One question, is there much land in there or is it mostly background surface and water?
ok, two questions, what are you planning on moving in there?


----------



## gewoon_rik (Mar 27, 2008)

first I am gonna wait till there is much more moss and plants...
When the moss is grown there will be much less water... and some places are dry ... don't know yet what coming in there.. any sugestions?

grtz,

Rik


----------



## Guest (Apr 14, 2008)

Very kool. I suggest some glo fish and a tokay gecko.

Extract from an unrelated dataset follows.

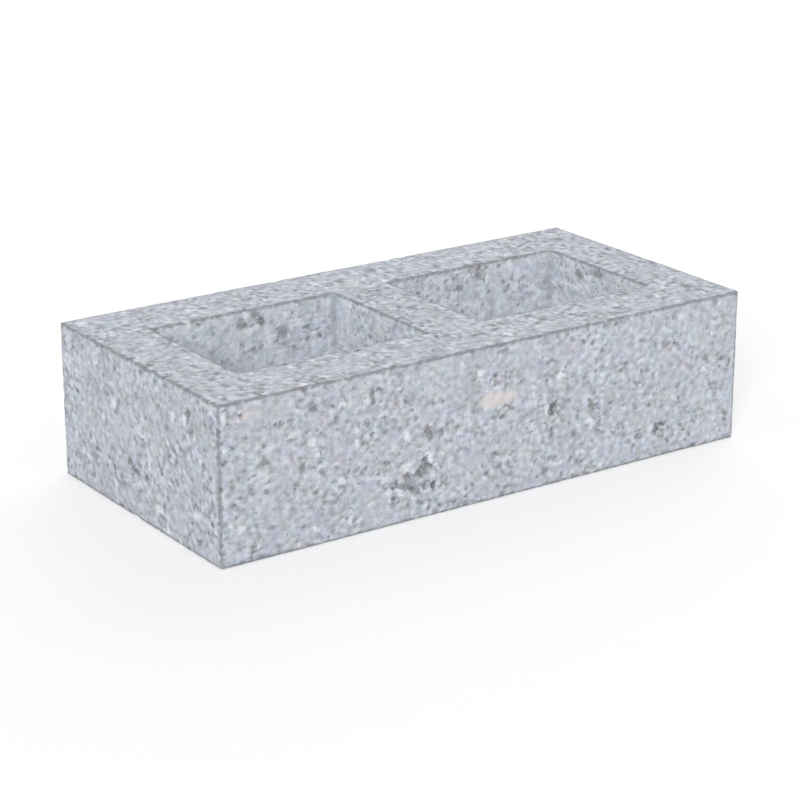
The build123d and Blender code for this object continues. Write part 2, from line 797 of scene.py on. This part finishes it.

Don't know how to take care of Tokay's, don't even know if it is a good habitat for them, but they would look perty in that tank.


----------



## pet-teez (Oct 3, 2007)

I think that it's too moist for Tokays, plus unless they were just little guys they would beat the heck out of those plants. They get fairly big and heavy for being geckos.



Khamul said:


> Very kool. I suggest some glo fish and a tokay gecko. Don't know how to take care of Tokay's, don't even know if it is a good habitat for them, but they would look perty in that tank.


----------



## Pinkfish (Apr 6, 2008)

How did you get the mist? Ultrasound? are you sure it won't hurt what ever you put in it?


----------



## irish (Apr 7, 2008)

Where can I get a viv tank like that? I have looked everywhere.

Irish


----------



## DenZ0r (Oct 19, 2007)

Nice Rik,

Saw your post on the DN-forum. Now just wait till the moss spreads out!

grtz 

Dennis


----------



## tkromer (Dec 20, 2007)

It looks pretty good, how big is it?


----------



## gewoon_rik (Mar 27, 2008)

it is 63cmLength*63cmWide*90*Front*60cm high
You can make it yourselve :wink: 
it is ultrasound... no problems with the fishes... no other animals yet in there!
it is definatly no paludarium for tokays!
I have a couple melanistic tokays and there in a terrarium 80cm*40cm*80cm! :wink:
I am waiting till the paludarium is full grown by plants before i put frogs in there !
I think small group Phyllomedusa  

grtz,

Rik


----------



## tkromer (Dec 20, 2007)

Sounds great


----------



## zachxbass (Apr 21, 2008)

I think a few red eyed tree frogs would be cool in there. I love those guys.


----------



## NickBoudin (Nov 3, 2007)

Nice tank. Goodluck with it.


----------